De plus, les enquêtes d’opinion sur la police montrent que certaines pratiques policières en France recueillent des avis contrastés, qui plaident pour un rapprochement avec les populations. Aux questions : « La police est-elle équitable ? » et « Fait-elle un usage proportionné de la force ? », on observe « un écart très important entre des zones HLM de Seine-Saint-Denis et le reste de la France », constate le sociologue. Même au niveau européen, la France accuse à cet égard un retard non négligeable.
« En Europe, sur ce sujet, la police française a très mauvaise réputation. En Angleterre, la police fait son travail avec le consentement des habitants, avec l’idée de coproduction de la sécurité. Il n’en est pas question en France, où il est hors de question de voir dans les habitants des conseillers, des aides », remarque Sophie Body-Gendrot.
« Tout dépend de la façon dont la réforme sera conduite »

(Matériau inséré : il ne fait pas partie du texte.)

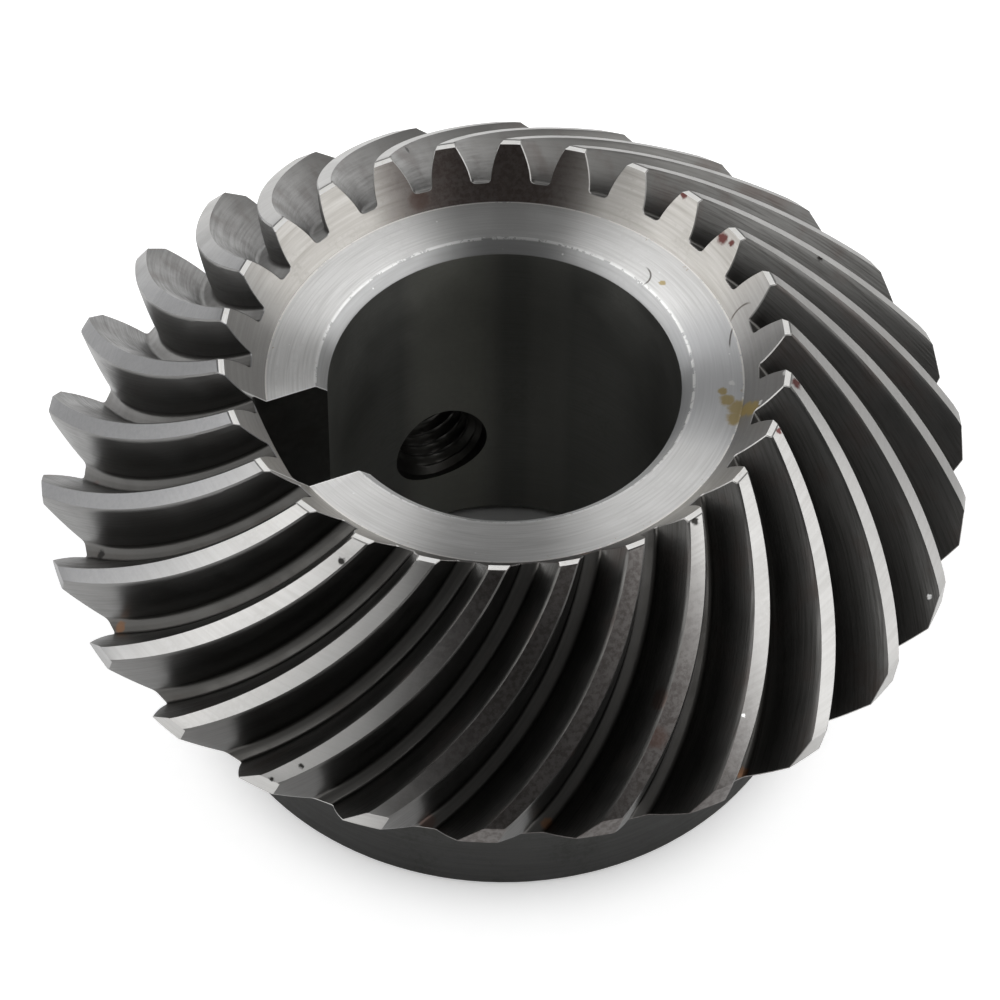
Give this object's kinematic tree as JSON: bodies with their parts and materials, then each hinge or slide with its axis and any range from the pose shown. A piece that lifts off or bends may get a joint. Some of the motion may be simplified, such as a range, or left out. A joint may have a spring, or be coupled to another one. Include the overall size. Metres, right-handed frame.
{
  "type": "spiral bevel gear",
  "caption": "Steel spiral bevel gear with curved teeth, a keyed shaft bore and a tapped hole in its hub for a set screw.",
  "frame": {"origin": "centre of the flat end of the hub, on the shaft axis", "axes": "+Z along the shaft axis from the flat hub end towards the toothed side, -X through the middle of the keyway, +Y through the tapped hole in the hub"},
  "size_m": [0.0794, 0.0796, 0.0399],
  "materials": {
    "gear_steel": "bare machined steel, bright on the turned faces and dark on the cut tooth flanks"
  },
  "bodies": {
    "root": {"gear": "gear_steel"}
  },
  "joints": []
}
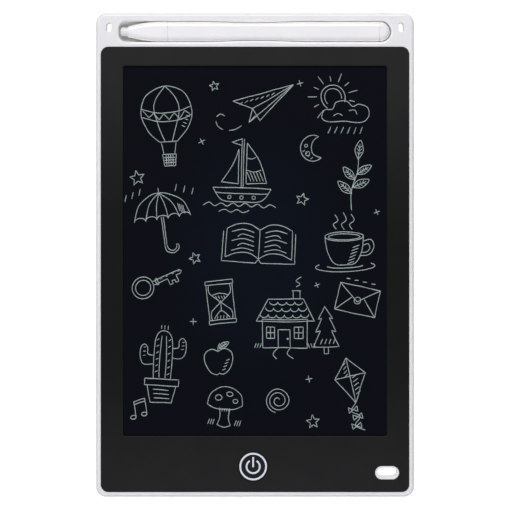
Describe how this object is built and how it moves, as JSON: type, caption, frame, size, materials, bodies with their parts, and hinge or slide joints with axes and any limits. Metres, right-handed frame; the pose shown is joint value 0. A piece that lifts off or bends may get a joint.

Il y aurait pourtant des raisons de soutenir ce dispositif, qui d’après les études change la perception de l’action de la police, améliore la satisfaction des policiers au travail, ainsi que le sentiment de sécurité de la population. Mais pour y parvenir, un long chemin reste encore à parcourir pour le gouvernement. « Tout dépend de la façon dont la réforme sera conduite, avance Jacques de Maillard. Créer des unités spéciales sera insuffisant si on ne demande pas aux policiers de travailler autrement. Il faut définir au plus haut niveau une philosophie d’action dans laquelle les policiers se reconnaissent, et y allouer les moyens humains et financiers nécessaires ». Sans quoi, passé l’effet d’annonce, la police de proximité pourrait ne rester qu’à l’état de gadget.